As he later described in the 1973 "Bob Dylan" biographer Anthony Scaduto: "I thought, 'Wow, how can I open with that song? I'll get rocks thrown at me.' But I had to sing it, my whole concert takes off from there. I know I had no understanding of anything. Something had just gone haywire in the country and they were applauding the song. And I couldn't understand why they were clapping, or why I wrote the song. I couldn't understand anything. For me, it was just insane." The song has lost none of its power and is still able to summon that strange feeling when events beyond our control make it feel as though the earth has noticeably turned into a new era.

Ballad of a Thin Man

Bob Dylan was famous for typically being spiky in his responses to journalists and other media figures who used to interrogate him about his political views, his music, and his creative practices back in the 1960s. Much of the time, it seemed that Dylan resented such intrusions from those who were outside of the decade's counterculture, who painted the songwriter and other figures in his orbit as freakish and eccentric. And in 1965, he channeled that frustration into "Ballad of a Thin Man," a funereal, biting track that seems to pull a curtain around the exciting new scene Dylan found himself a part of.

The story is addressed to a Mr. Jones, a faceless square who finds himself confronted by various countercultural happenings that he can't explain. "Something is happening here, but you don't know what it is / Do you, Mr. Jones?" says the narrator by way of accusation. Down the years, fans have attempted to pin a set identity on Mr.
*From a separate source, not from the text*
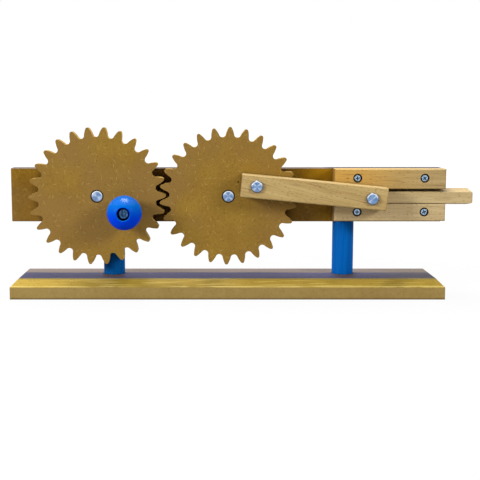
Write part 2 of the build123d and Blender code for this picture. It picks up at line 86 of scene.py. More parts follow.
# %% Wires: sockets that can be added and multiplied
class Wire:
    """One output of a node, which takes part in sums."""

    def __init__(self, wiring, socket):
        self.wiring = wiring
        self.socket = socket

    def __getitem__(self, output):
        """Another output of the same node, by name."""
        return Wire(self.wiring, self.socket.node.outputs[output])

    def join(self, operation, other, swapped=False):
        """This wire and another wire or number, through one Math or Vector Math node."""
        is_vector = self.socket.type == "VECTOR"
        if isinstance(other, Wire):
            is_vector = is_vector or other.socket.type == "VECTOR"
        elif is_vector:
            other = (other, other, other)
        kind = "ShaderNodeVectorMath" if is_vector else "ShaderNodeMath"
        pair = (other, self) if swapped else (self, other)
        return self.wiring.node(kind, {"operation": operation}, dict(enumerate(pair)))

    def __add__(self, other):
        return self.join("ADD", other)

    def __radd__(self, other):
        return self.join("ADD", other, swapped=True)

    def __sub__(self, other):
        return self.join("SUBTRACT", other)

    def __rsub__(self, other):
        return self.join("SUBTRACT", other, swapped=True)

    def __mul__(self, other):
        return self.join("MULTIPLY", other)

    def __rmul__(self, other):
        return self.join("MULTIPLY", other, swapped=True)

    def __truediv__(self, other):
        return self.join("DIVIDE", other)

    def __rtruediv__(self, other):
        return self.join("DIVIDE", other, swapped=True)

    def __gt__(self, level):
        """1 where the wire is above a level, and 0 elsewhere."""
        return self.join("GREATER_THAN", level)

    def __lt__(self, level):
        """1 where the wire is below a level, and 0 elsewhere."""
        return self.join("LESS_THAN", level)

    def __abs__(self):
        return self.wiring.node("ShaderNodeMath", {"operation": "ABSOLUTE"}, {0: self})

    def at_least(self, other):
        """The greater of this wire and another."""
        return self.join("MAXIMUM", other)

    def fade(self, start, end):
        """Goes smoothly from 0 to 1 as the wire goes from start to end."""
        return self.wiring.node("ShaderNodeMapRange", {"interpolation_type": "SMOOTHSTEP"}, {
            "Value": self, "From Min": start, "From Max": end})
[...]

Jones, however, Dylan makes it clear that Jones is a cipher for the mainstream and the buttoned-down, conventional attitude that Americans were breaking out of during the 1960s.

"Ballad of a Thin Man" sees Dylan reveling in the exclusivity of the counterculture and the incomprehension of the mainstream in response to it. It is also him at his most vitriolic; listen to the song, and you can likely decide what side of the partition you might find yourself inhabiting.

Isis

Bob Dylan's work didn't always focus on social movements, historical themes, or the counterculture. In fact, as his artistry evolved, he began to embrace his ability to create narrative songs rendered in vivid detail, as shown on "Isis," the epic album track from his 1975 album "Desire."
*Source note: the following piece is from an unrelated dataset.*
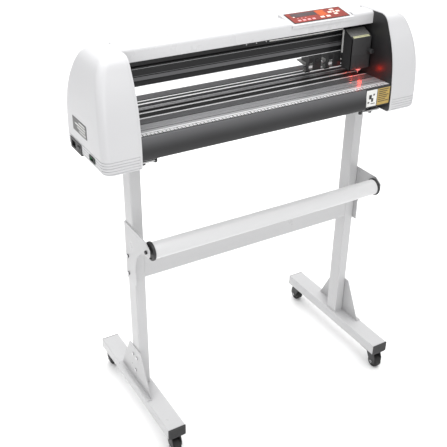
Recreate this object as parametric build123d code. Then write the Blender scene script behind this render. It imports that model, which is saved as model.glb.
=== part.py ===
from build123d import *
import math
import os

# A free-standing vinyl cutter: a printer-like cutting machine on a white steel
# stand with casters.  Millimetres, +Z up, +X along the machine to the right as
# the operator sees it, -Y towards the operator.  The origin is on the floor,
# under the middle of the stand.

# ---------------------------------------------------------------- driving sizes
MEDIA_OPENING = 736.0      # clear width between the two side plates
SIDE_PLATE_T = 6.0
END_CAP_W = 89.0
MACHINE_FRONT = 116.0      # reach of the end caps in front of the stand's middle
MACHINE_REAR = 116.0
MACHINE_BASE = 810.0       # height of the machine's underside
MACHINE_H = 255.0
SHELL_T = 3.0              # wall of the plastic end caps
CAP_CORNER_R = 22.0        # rounding of the end caps' outer upright edges

FOOT_SPACING = MEDIA_OPENING - 32.0   # between the middles of the two foot bars
FOOT_L = 450.0
FOOT_W = 52.0
FOOT_H = 33.0
TUBE_T = 2.0               # wall of the stand's steel tubes
CASTER_H = 59.0            # floor to the underside of a foot bar
CASTER_INSET = 32.0        # swivel axis in from the end of the foot bar
CASTER_TRAIL = 16.0
WHEEL_R = 20.0
WHEEL_W = 22.0

COLUMN_W = 30.0
COLUMN_D = 44.0
COLUMN_INSET = 4.0         # column middle inboard of the foot bar's middle
MOUNT_PLATE_T = 4.0
GUSSET_T = 3.0
GUSSET_H = 120.0
GUSSET_TOP = 35.0          # half width of a foot gusset at its top
GUSSET_FOOT = 96.0         # half width at its foot
CROSS_BEAM_H = 70.0
CROSS_BEAM_D = 40.0
CROSS_BEAM_Z = MACHINE_BASE - 326.0   # height of the cross beam's middle

ROLLER_R = 22.0
ROLLER_Y = -108.0
ROLLER_Z = MACHINE_BASE - 225.0
ROLLER_WALL = 1.5
STUB_R = 5.0

PLATEN_TOP = MACHINE_BASE + 79.0
PLATEN_FRONT = -108.0
PLATEN_REAR = 45.0
PLATEN_T = 5.0
PLATEN_DROP = 25.0         # depth of the platen's front wall and ribs
STRIP_FRONT = 2.0          # front edge of the cutting strip
STRIP_W = 20.0
STRIP_T = 1.0

GRIT_R = 8.0
GRIT_Y = 58.0
JOURNAL_R = 6.0
BUSH_R = 11.0

BEAM_FRONT = 30.0
BEAM_D = 36.0
BEAM_BASE = MACHINE_BASE + 144.0
BEAM_H = 62.0
RAIL_Z = BEAM_BASE + 46.0
RAIL_H = 8.0
RAIL_T = 5.0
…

Written in collaboration with songwriter and theater director Jacques Levy, Dylan announced during concerts around the time of its composition that "Isis" was about marriage. But within just a few lines, the song transforms into a mysterious hero's journey. It begins: "I married Isis on the fifth day of May / But I could not hold on to her very long / So I cut off my hair and I rode straight away / For the wild unknown country where I could not go wrong."

The narrator encounters an adventurer who takes him to a land where "pyramids [are] embedded in ice," and joins him in attempting to extract a body from a tomb, all the while dreaming of going home with treasure of his own. But the adventure falls apart, and the narrator eventually returns to Isis, the "mystical child" whom he curses, proclaiming: "What drives me to you is what drives me insane." It is clear that a romantic relationship isn't the only subject at the core of "Isis," and the track's rich symbolism has attracted the attention of Dylan scholars in the decades since its release. Beyond interpretation, however, it is simply a compelling story with the power to hold the listener's rapt attention for a full seven minutes.